--- Exercise ---
Search the material for the string "parts", then report how many lines hold it, with no other text.

** start Recorded information **

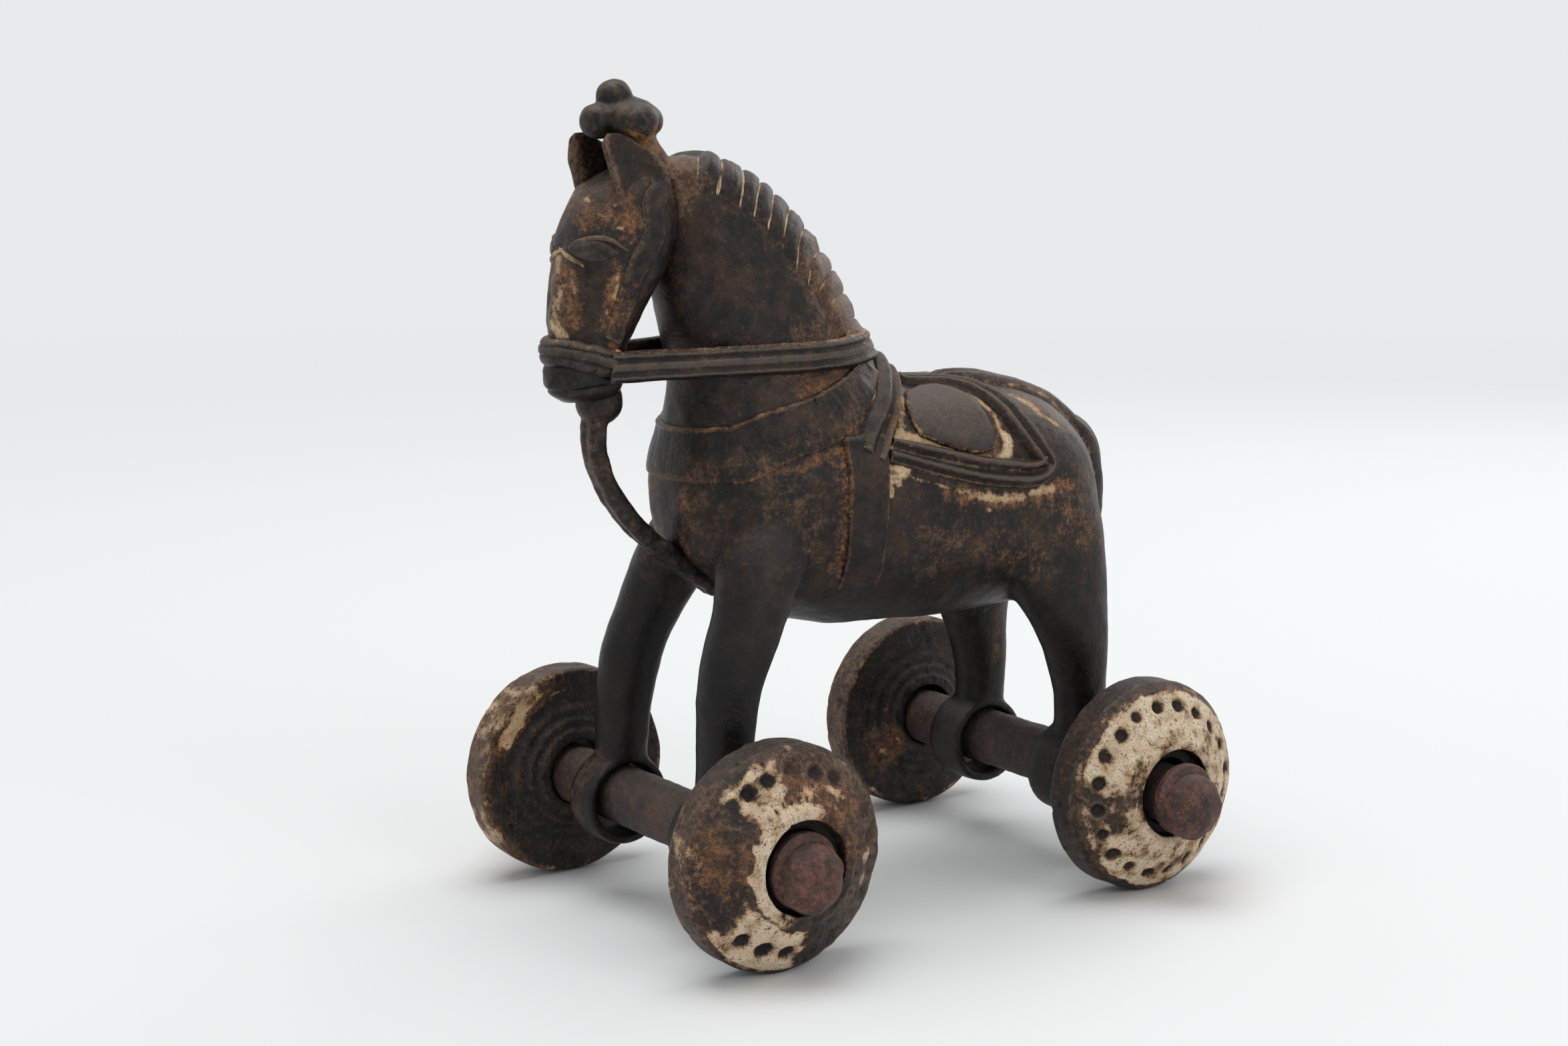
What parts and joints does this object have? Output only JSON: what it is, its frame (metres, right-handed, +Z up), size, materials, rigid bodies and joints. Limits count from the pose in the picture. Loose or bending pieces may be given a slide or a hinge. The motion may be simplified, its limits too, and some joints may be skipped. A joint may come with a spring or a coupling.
{
  "type": "wheeled horse ornament",
  "caption": "Cast bronze horse with bridle, rein, saddle and plume, standing on loose iron axles with dimpled cast wheels that turn.",
  "frame": {"origin": "on the floor under the middle of the toy's box", "axes": "+Z up, the horse faces -Y, and its left side is +X"},
  "size_m": [0.124, 0.147, 0.1722],
  "materials": {
    "horse_bronze": "dark brown patina, half glossy, rubbed lighter on raised edges, with cream and rust-coloured deposit in the recesses",
    "wheel_bronze": "pitted cast bronze, dark brown under a worn cream deposit",
    "axle_iron": "forged iron, matt grey-brown with red-brown rust at the heads"
  },
  "bodies": {
    "horse": {"horse_casting": "horse_bronze", "rein_band": "horse_bronze", "chin_strap": "horse_bronze", "plume_finial": "horse_bronze"},
    "front_axle": {"front_axle": "axle_iron"},
    "rear_axle": {"rear_axle": "axle_iron"},
    "wheel_front_left": {"wheel_front_left": "wheel_bronze"},
    "wheel_front_right": {"wheel_front_right": "wheel_bronze"},
    "wheel_rear_left": {"wheel_rear_left": "wheel_bronze"},
    "wheel_rear_right": {"wheel_rear_right": "wheel_bronze"}
  },
  "joints": [
    {"name": "front_axle_turn", "type": "hinge", "parent": "horse", "child": "front_axle", "pos_m": [0, -0.04521, 0.02235], "axis": [1, 0, 0], "continuous": true},
    {"name": "rear_axle_turn", "type": "hinge", "parent": "horse", "child": "rear_axle", "pos_m": [0, 0.05049, 0.02235], "axis": [1, 0, 0], "continuous": true},
    {"name": "front_left_wheel_turn", "type": "hinge", "parent": "horse", "child": "wheel_front_left", "pos_m": [0.04085, -0.04521, 0.023], "axis": [1, 0, 0], "continuous": true},
    {"name": "front_right_wheel_turn", "type": "hinge", "parent": "horse", "child": "wheel_front_right", "pos_m": [-0.04085, -0.04521, 0.023], "axis": [1, 0, 0], "continuous": true},
    {"name": "rear_left_wheel_turn", "type": "hinge", "parent": "horse", "child": "wheel_rear_left", "pos_m": [0.04085, 0.05049, 0.023], "axis": [1, 0, 0], "continuous": true},
    {"name": "rear_right_wheel_turn", "type": "hinge", "parent": "horse", "child": "wheel_rear_right", "pos_m": [-0.04085, 0.05049, 0.023], "axis": [1, 0, 0], "continuous": true}
  ]
}
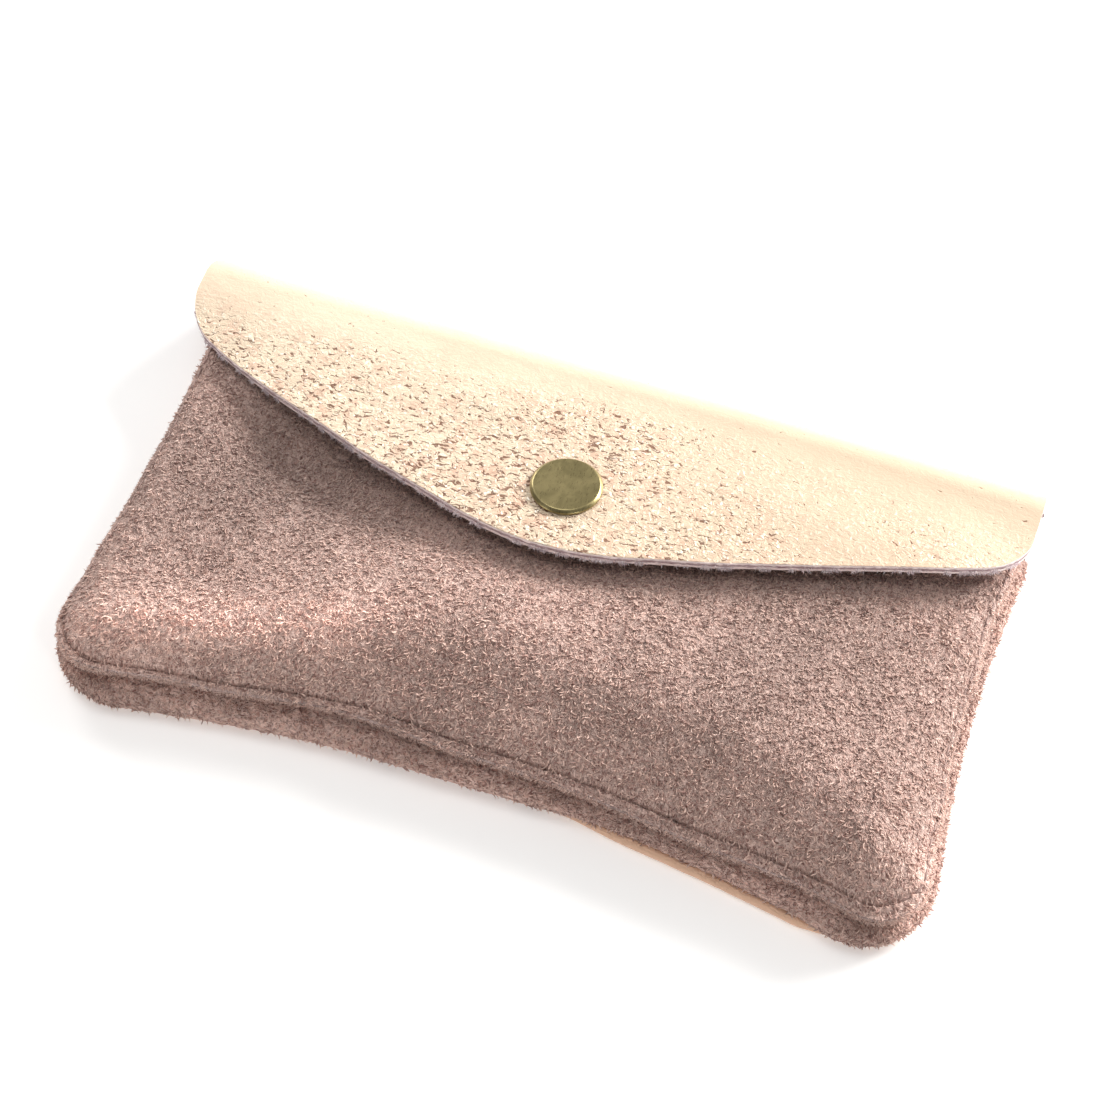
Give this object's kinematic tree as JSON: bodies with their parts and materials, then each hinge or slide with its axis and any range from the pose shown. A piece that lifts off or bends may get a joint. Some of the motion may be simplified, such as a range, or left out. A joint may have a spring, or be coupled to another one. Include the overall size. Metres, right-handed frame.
{
  "type": "envelope wallet with a press stud",
  "caption": "Small gusseted suede pouch closed by a foiled leather envelope flap that folds over from the back and snaps shut with a brass press stud.",
  "frame": {"origin": "middle of the wallet's box, on the surface that the back panel lies on", "axes": "+X along the width, +Y from the sewn bottom edge to the fold, +Z out of the front"},
  "size_m": [0.1563, 0.0894, 0.0181],
  "materials": {
    "suede": "napped suede, dusty rose",
    "foiled_leather": "crackled pale champagne foil, satin",
    "thread": "twisted polyester thread, matt",
    "snap_brass": "antiqued olive brass, satin",
    "spring_brass": "bright spring wire"
  },
  "bodies": {
    "pouch": {"back_panel": "foiled_leather", "gusset": "suede", "front_panel": "suede", "front_seam_needle_thread": "thread", "front_seam_bobbin_thread": "thread", "back_seam_needle_thread": "thread", "back_seam_bobbin_thread": "thread", "snap_stud": "snap_brass", "snap_post": "snap_brass"},
    "fold": {"fold_strip": "foiled_leather"},
    "flap": {"flap": "foiled_leather", "snap_cap": "snap_brass", "snap_socket": "snap_brass", "snap_spring": "spring_brass"}
  },
  "joints": [
    {"name": "fold_opening", "type": "hinge", "parent": "pouch", "child": "fold", "pos_m": [0, 0.0427, 0.0019], "axis": [-1, 0, 0], "range_deg": [0, 85]},
    {"name": "flap_opening", "type": "hinge", "parent": "fold", "child": "flap", "pos_m": [0, 0.0427, 0.011], "axis": [-1, 0, 0], "range_deg": [0, 85]}
  ],
  "couplings": [
    {"joint": "fold_opening", "follows": "flap_opening", "ratio": 1}
  ]
}
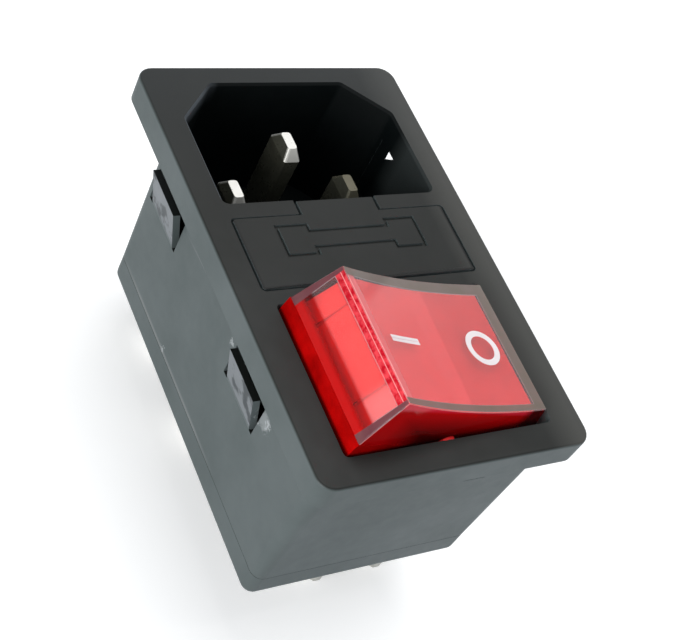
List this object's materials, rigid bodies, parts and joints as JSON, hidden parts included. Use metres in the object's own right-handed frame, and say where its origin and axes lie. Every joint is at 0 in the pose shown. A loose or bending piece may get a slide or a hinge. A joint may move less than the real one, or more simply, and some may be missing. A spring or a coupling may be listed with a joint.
{
  "type": "power socket",
  "caption": "Panel-mounted mains inlet with a fuse drawer and a lit rocker switch in one snap-in plastic housing, with blade terminals at the back.",
  "frame": {"origin": "centre of the outline seen from the front, at the level of the terminals' ends, so the part stands on its terminals with its face up; the panel seat is 30.5 mm above", "axes": "+Z out of the panel, +Y along the face from the switch to the inlet, +X across the face towards the O end of the rocker"},
  "size_m": [0.031, 0.0506, 0.0401],
  "materials": {
    "black_nylon": "moulded black nylon with a fine matt texture",
    "clear_cap": "clear polycarbonate, polished",
    "red_body": "translucent red, satin",
    "nickel_brass": "bright nickel plate over brass",
    "contact_copper": "copper alloy strip, satin",
    "contact_silver": "silver alloy, satin",
    "fuse_glass": "clear glass",
    "white_nylon": "natural nylon",
    "spring_steel": "spring steel wire",
    "resistor_tan": "lacquered ceramic"
  },
  "bodies": {
    "case": {"housing": "black_nylon", "rear_cover": "black_nylon", "line_pin": "nickel_brass", "neutral_pin": "nickel_brass", "earth_pin": "nickel_brass", "fuse_contact_line": "contact_copper", "fuse_contact_load": "contact_copper", "switch_line_in": "nickel_brass", "switch_line_out": "nickel_brass", "switch_neutral_in": "nickel_brass", "switch_neutral_out": "nickel_brass", "fixed_button_line": "contact_silver", "fixed_button_neutral": "contact_silver"},
    "drawer": {"fuse_drawer": "black_nylon", "fuse_tube": "fuse_glass", "fuse_cap_left": "nickel_brass", "fuse_cap_right": "nickel_brass", "fuse_wire": "contact_copper", "spare_fuse_tube": "fuse_glass", "spare_fuse_cap_left": "nickel_brass", "spare_fuse_cap_right": "nickel_brass", "spare_fuse_wire": "contact_copper"},
    "rocker": {"rocker_cap": "clear_cap", "rocker_body": "red_body", "neon_lamp": "fuse_glass", "lamp_resistor": "resistor_tan", "plunger_spring_line": "spring_steel", "plunger_spring_neutral": "spring_steel"},
    "line_plunger": {"plunger_line": "white_nylon"},
    "neutral_plunger": {"plunger_neutral": "white_nylon"},
    "line_contact": {"moving_contact_line": "contact_copper", "moving_button_line": "contact_silver"},
    "neutral_contact": {"moving_contact_neutral": "contact_copper", "moving_button_neutral": "contact_silver"}
  },
  "joints": [
    {"name": "drawer_slide", "type": "slide", "parent": "case", "child": "drawer", "axis": [0, 0, 1], "range_m": [0, 0.022]},
    {"name": "rocker_hinge", "type": "hinge", "parent": "case", "child": "rocker", "pos_m": [0, -0.0138, 0.0316], "axis": [0, -1, 0], "range_deg": [0, 32]},
    {"name": "line_plunger_slide", "type": "slide", "parent": "rocker", "child": "line_plunger", "axis": [0.2756, 0, 0.9613], "range_m": [0, 0.0006], "stiffness_N_per_m": 300, "springref_m": -0.004, "deforming": ["plunger_spring_line"]},
    {"name": "neutral_plunger_slide", "type": "slide", "parent": "rocker", "child": "neutral_plunger", "axis": [0.2756, 0, 0.9613], "range_m": [0, 0.0006], "stiffness_N_per_m": 300, "springref_m": -0.004, "deforming": ["plunger_spring_neutral"]},
    {"name": "line_contact_hinge", "type": "hinge", "parent": "case", "child": "line_contact", "pos_m": [0, -0.0097, 0.02139], "axis": [0, 1, 0], "range_deg": [0, 18]},
    {"name": "neutral_contact_hinge", "type": "hinge", "parent": "case", "child": "neutral_contact", "pos_m": [0, -0.0179, 0.02139], "axis": [0, 1, 0], "range_deg": [0, 18]}
  ],
  "couplings": [
    {"joint": "line_contact_hinge", "follows": "rocker_hinge", "ratio": 0.5625},
    {"joint": "neutral_contact_hinge", "follows": "rocker_hinge", "ratio": 0.5625}
  ]
}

** end Recorded information **

--- Exercise answer ---
3